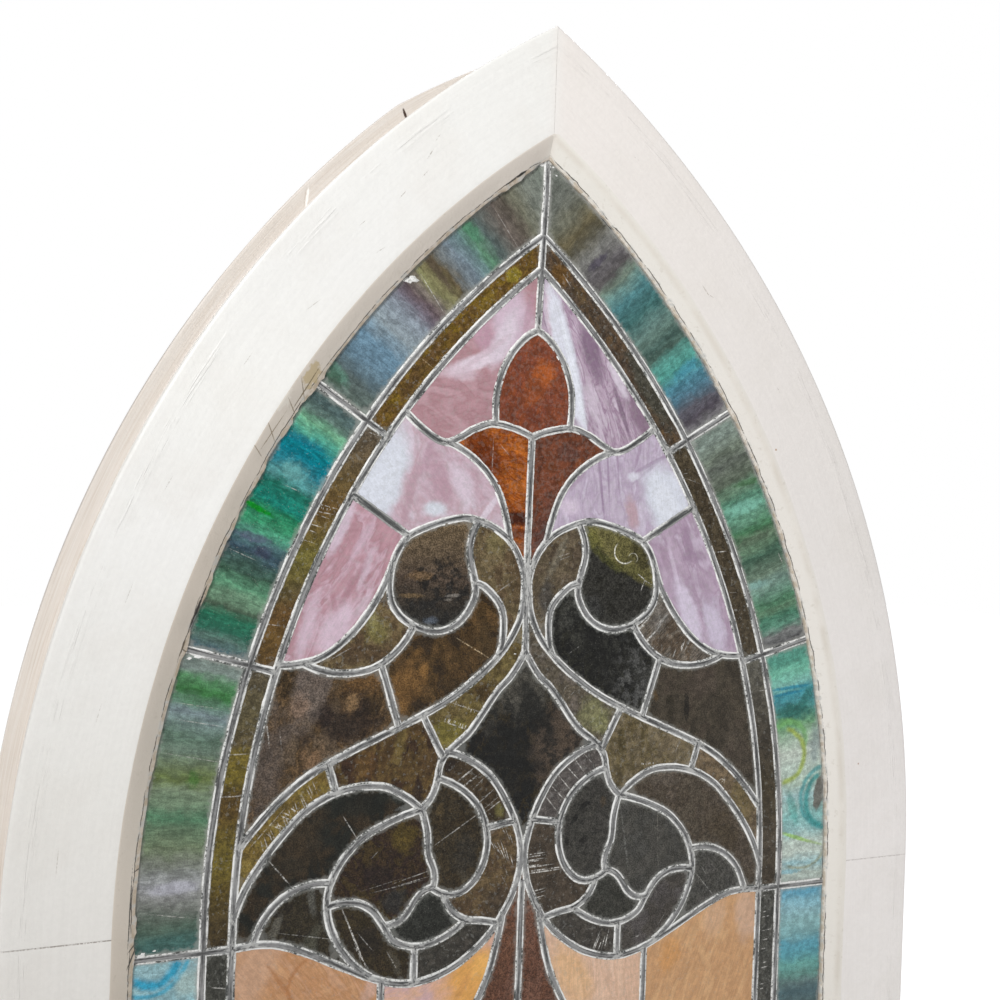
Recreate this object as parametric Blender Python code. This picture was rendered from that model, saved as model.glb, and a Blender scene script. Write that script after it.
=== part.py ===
"""Pointed-arch leaded window in a white painted timber sash.

X runs across the window, Y from its front to its back and Z up. The origin is the middle of the
lip's underside, on which the window stands in its opening. The design is drawn flat in millimetres,
x from the middle and z from the spring line, with depths from the sash's front face. It becomes
metres when a mesh is made.
"""
import math

import bmesh
import bpy
from mathutils import Vector
from mathutils.bvhtree import BVHTree
from mathutils.geometry import interpolate_bezier

MM = 0.001
GAP = 0.3                    # between solids that touch

# The arch. Each curved edge is an arc from the spring line to the point, struck from a centre
# on the spring line, this far on the other side of the middle. A radius names an edge, and the
# straight part below the spring line goes on at the same place.
ARC_CENTRE = 400.0
LIP_RADIUS = 767.0           # outer edge of the set-back lip
LIP_STUB = 1.0               # what is left of the lip at the point, past the face's edge
LIP_END = math.radians(54.0)     # the lip runs out at this angle of the arc
LIP_TAPER = math.radians(6.0)
FACE_RADIUS = 755.0          # outer edge of the front face
REBATE_RADIUS = 688.0        # inner edge of the front face
SIGHT_RADIUS = 676.0         # edge of the glass that shows
LEDGE_RADIUS = 672.0         # inner edge of the ledge behind the glass
OUTER_FILLET_RADIUS = 630.0  # lead between the border and the narrow strip
INNER_FILLET_RADIUS = 611.0  # lead between the narrow strip and the middle
EDGE_LEAD_INNER = 674.0      # the lead round the panel's edge
EDGE_LEAD_OUTER = 685.0
GLASS_DROP = 300.0           # from the spring line down to the bottom edge of the glass
SPRING_HEIGHT = GLASS_DROP + LIP_RADIUS - SIGHT_RADIUS
HEAD_STEPS = 18              # chords in an arc of the sash
GLASS_STEPS = 13             # chords in an arc of the glass

# Depths from the sash's front face.
LIP_DEPTH = 24.0
SASH_DEPTH = 44.0
PUTTY_FRONT = 1.0
LEAD_FRONT = 9.0
LEAD_BACK = 14.0
GLASS_FRONT = 10.0
GLASS_BACK = 13.0
LEDGE_DEPTH = LEAD_BACK + GAP
PUTTY_TOE = 0.8              # thickness of the putty's thin edge
ORIGIN_DEPTH = (LIP_DEPTH + SASH_DEPTH) / 2

LEAD_WIDTH = 5.4
TURN_STEP = math.radians(17.0)   # a lead's chords turn by no more than this
CUT_MARGIN = 8.0                 # how far a cutter stands proud of what it cuts
CUT_STEP = 0.01                  # keeps the ends of crossing cutters out of one plane

# Leads across the border.
UPPER_CROSSING = math.radians(32.8)
MIDDLE_CROSSING = math.radians(15.8)
LOWER_CROSSING = -19.0

# The leading bows a little to the left between these heights, most in the middle.
BOW = 5.0
BOW_FOOT = 40.0
BOW_TOP = 520.0
BOW_REACH = INNER_FILLET_RADIUS - ARC_CENTRE

# Leads that each half of the panel has, drawn for x above 0. A smooth line passes through
# the points.
PAIRED_LEADS = {
    "bud_side": [(0, 416), (10, 409.5), (20, 397.5), (27, 383), (30.5, 367), (30, 345)],
    "fleur_top": [(0, 336.5), (30, 345), (46, 340.5), (57, 334), (66.5, 329.3)],
    "brow": [(66.5, 329.3), (77.5, 332), (101, 349.5)],
    "fleur_side": [(66.5, 329.3), (49, 320.5), (34, 307.5), (23.5, 290.5), (15, 259.5)],
    "curl": [(95, 261.5), (55, 275.2), (34, 271.5), (15, 259.5), (3.5, 239), (1.8, 220),
             (5.7, 200), (18, 179), (39.5, 158.5), (69, 139), (154.5, 99.5), (181, 80), (208, 49)],
    "disc": [(95, 261.5), (104, 247.5), (108, 230), (106, 214), (97, 202.5), (83, 195),
             (67.5, 193.5), (53, 200.5), (43.5, 214), (41.5, 225), (47, 252), (41, 272.5)],
    "petal_edge": [(106.5, 241), (114, 222), (128, 200.5), (145, 183.3), (163, 173.7),
                   (188, 171.5)],
    "petal_top": [(95, 261.5), (138, 289.5)],
    "leaf_under": [(89, 197), (112, 171), (141, 164.5), (168, 172)],
    "crescent_under": [(42, 228), (33, 224.5), (20, 209), (18.5, 188), (21.5, 175.5)],
    "field_divider": [(112.5, 170), (98.5, 126)],
    "stem": [(0, 178), (11, 160), (22, 149), (43.5, 120), (58, 108), (65.5, 99), (68.5, 85),
             (72.5, 74.5), (80, 66)],
    "band_cross_upper": [(80.5, 134), (64, 102)],
    "band_cross_lower": [(149.5, 103), (143.5, 83)],
    "scroll_outer": [(80, 66), (103, 82), (120, 85), (138, 83), (154, 77), (170, 65.5),
                     (198, 30.5), (211, 1.5)],
    "scroll_inner": [(80, 66), (118, 52), (135, 37), (145, 19), (147, 2), (141, -19),
                     (129, -37), (114, -49.5)],
    "scroll_branch": [(145, 19), (159, 19.5), (172, 15.7), (183, 8), (191, -2.5),
                      (197.5, -18.8)],
    "eye_under": [(147, 3), (129, 4.2), (116, -1.5), (106, -14), (98, -26), (80, -32.3),
                  (62, -28.5), (44, -17.5)],
    "eye_over": [(69, 9), (79, 5.5), (90, -9), (97, -13.8), (106, -14.5)],
    "eye_tail": [(61, 3), (55, -9), (44, -16.8), (32, -18.8), (18, -22)],
    "heart_stem": [(80, 66), (75.5, 50), (74, 33), (69, 19), (70, 8)],
    "teardrop": [(68.5, 87.5), (50, 79), (35, 63), (28.8, 41), (32.5, 20), (43, 6.5),
                 (55, 2.5), (70, 8.5)],
    "ring": [(63, 106), (47.5, 101.5), (28, 87.8), (14, 67.5), (5, 46), (1.5, 26), (5.5, 3),
             (19, -22.5), (35, -39), (55, -51.8), (80, -58), (105, -54), (165, -25.3),
             (185, -18.8), (211, LOWER_CROSSING)],
    "ring_cross": [(29, 49), (6.5, 52.5)],
    "ring_foot_cross": [(82, -32), (82, -58)],
    "field_drop": [(106, -54), (106, -236)],
    "stalk_edge": [(14.5, -14), (18, -34), (25.5, -62), (46, -105), (60, -140), (69, -185),
                   (72, -236)],
}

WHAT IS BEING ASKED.
Count how many lines above contain the word "part". Reply with the number alone.

SOLUTION TO THIS PROBLEM.
2